A person or organization that has been given responsibility for managing someone else’s property or money through a Trust. There are different types of trusts, including Totten Trusts, Special Needs Trusts, Testamentary Trusts, Living Trust, and many others. The type of trust will determine the exact actions a Trustee must take in order to perform their job.

Beneficiary (noun):

A person who benefits from a trust, will, or life insurance policy. This includes heir, heiress, inheritor, legatee; recipient, receiver, payee, donee, assignee; devisee, grantee.

What should I do if the Trustee of my parents’ trust will not give me information?

The short answer is:

Send a written request to the trustee for the information you want. The trustee has an obligation to provide each beneficiary of the trust with information concerning the trust. This includes information about assets, liabilities, receipts and disbursements of the trust. The trustee also has to tell the beneficiaries about the actions of the trustee.
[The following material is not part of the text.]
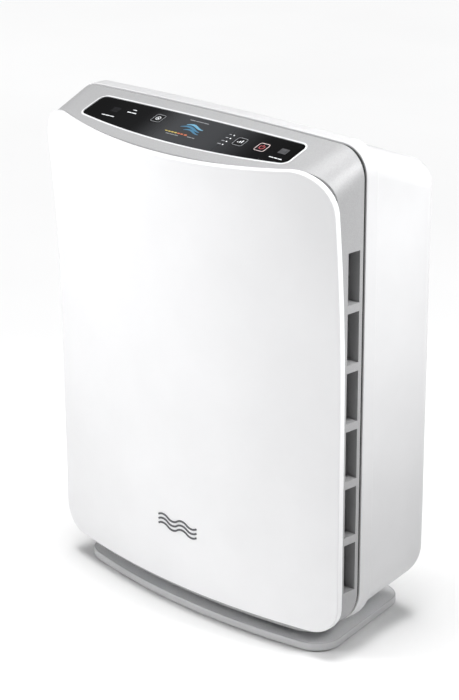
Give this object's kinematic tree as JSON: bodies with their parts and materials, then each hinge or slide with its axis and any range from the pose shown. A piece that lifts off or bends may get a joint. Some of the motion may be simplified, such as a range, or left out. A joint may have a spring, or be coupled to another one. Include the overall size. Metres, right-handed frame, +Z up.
{
  "type": "air purifier",
  "caption": "Floor-standing room air purifier: bowed pull-off front panel, side intakes, sloping control deck, filter stack, centrifugal fan and top rear outlet.",
  "frame": {"origin": "on the floor, under the middle of the object's width and depth", "axes": "+Z up, +Y towards the back, +X to the right seen from the front; the front panel faces -Y"},
  "size_m": [0.43, 0.2278, 0.5744],
  "materials": {
    "panel_gloss_white": "moulded, polished gloss white ABS",
    "shell_white": "moulded semi-gloss white ABS",
    "silver_satin": "satin silver lacquer over ABS",
    "base_grey": "satin grey lacquer over ABS",
    "lens_black": "back-painted acrylic, polished",
    "window_tint": "smoked acrylic",
    "key_black": "gloss black moulded key cap",
    "trim_white": "moulded white trim",
    "badge_grey": "satin dark grey print-filled ABS",
    "black_abs": "fine-textured black ABS",
    "inner_grey": "unpainted dark grey ABS",
    "rubber": "moulded rubber",
    "screw_steel": "zinc-plated steel",
    "motor_steel": "drawn galvanised steel",
    "copper_winding": "enamelled copper",
    "pcb_green": "solder-masked glass epoxy",
    "filter_frame_white": "moulded white polypropylene",
    "filter_paper": "pleated glass-fibre paper",
    "carbon_foam": "carbon granules in a mesh",
    "filter_net": "woven nylon net",
    "fan_grey": "glass-filled nylon"
  },
  "bodies": {
    "housing": {"base_cover": "base_grey", "base_screws": "screw_steel", "base_tray": "shell_white", "bay_screws": "screw_steel", "board_screws": "screw_steel", "control_board": "pcb_green", "control_lens": "lens_black", "deck_housing": "silver_satin", "display_module": "black_abs", "dust_sensor": "inner_grey", "filter_bay": "inner_grey", "foot_pads": "rubber", "housing_screws": "screw_steel", "inlet_guard": "black_abs", "intake_frame_left": "silver_satin", "intake_frame_right": "silver_satin", "ioniser_module": "black_abs", "lens_trim": "trim_white", "motor_bearings": "motor_steel", "motor_can": "motor_steel", "motor_end_cap": "motor_steel", "motor_screws": "screw_steel", "motor_windings": "copper_winding", "outlet_grille": "black_abs", "pedestal": "inner_grey", "power_board": "pcb_green", "power_inlet": "black_abs", "rear_cover": "shell_white", "rear_cover_screws": "screw_steel", "reed_switch": "black_abs", "remote_window": "window_tint", "rim_frame": "shell_white", "scroll_housing": "inner_grey", "scroll_screws": "screw_steel", "seam_gasket": "rubber", "sensor_window": "window_tint", "sill_frame": "silver_satin", "stud_sockets": "inner_grey", "tact_switches": "black_abs"},
    "carbon_filter": {"carbon_frame": "inner_grey", "carbon_media": "carbon_foam"},
    "fan": {"fan_nut": "screw_steel", "fan_shaft": "motor_steel", "fan_wheel": "fan_grey", "motor_magnets": "motor_steel"},
    "panel": {"front_panel": "panel_gloss_white", "interlock_magnet": "motor_steel", "panel_badge": "badge_grey", "panel_studs": "inner_grey"},
    "hepa_filter": {"hepa_frame": "filter_frame_white", "hepa_pleats": "filter_paper"},
    "mode_button": {"mode_key": "key_black"},
    "power_button": {"power_key": "key_black"},
    "prefilter": {"prefilter_frame": "inner_grey", "prefilter_mesh": "filter_net"},
    "speed_button": {"speed_key": "key_black"}
  },
  "joints": [
    {"name": "fan_spin", "type": "hinge", "parent": "housing", "child": "fan", "pos_m": [0, 0.06, 0.235], "axis": [0, 1, 0], "continuous": true},
    {"name": "panel_pull", "type": "slide", "parent": "housing", "child": "panel", "axis": [0, -1, 0], "range_m": [0, 0.3]},
    {"name": "prefilter_pull", "type": "slide", "parent": "housing", "child": "prefilter", "axis": [0, -1, 0], "range_m": [0, 0.225]},
    {"name": "carbon_pull", "type": "slide", "parent": "housing", "child": "carbon_filter", "axis": [0, -1, 0], "range_m": [0, 0.15]},
    {"name": "hepa_pull", "type": "slide", "parent": "housing", "child": "hepa_filter", "axis": [0, -1, 0], "range_m": [0, 0.075]},
    {"name": "mode_press", "type": "slide", "parent": "housing", "child": "mode_button", "axis": [0, 0.3256, -0.9455], "range_m": [0, 0.0008], "stiffness_N_per_m": 400},
    {"name": "speed_press", "type": "slide", "parent": "housing", "child": "speed_button", "axis": [0, 0.3256, -0.9455], "range_m": [0, 0.0008], "stiffness_N_per_m": 400},
    {"name": "power_press", "type": "slide", "parent": "housing", "child": "power_button", "axis": [0, 0.3256, -0.9455], "range_m": [0, 0.0008], "stiffness_N_per_m": 400}
  ],
  "couplings": [
    {"joint": "prefilter_pull", "follows": "panel_pull", "ratio": 0.75},
    {"joint": "carbon_pull", "follows": "panel_pull", "ratio": 0.5},
    {"joint": "hepa_pull", "follows": "panel_pull", "ratio": 0.25}
  ]
}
So what is a written request?

A written request asks for a full and complete copy of the trust by snail mail or email. Because a child is an heir they have a right to a copy of the trust even if they do not inherit. This would show they are not to inherit and no trustee should be unwilling to provide a child of the trustor or creator of the trust a copy of that trust.

As a child beneficiary of the trust, I have a right to know a lot more from the Trustee of my parents’ trust. This includes an accounting, which details the assets and liabilities in the trust, specifically what money or property is coming out of the trust and what is going into the trust.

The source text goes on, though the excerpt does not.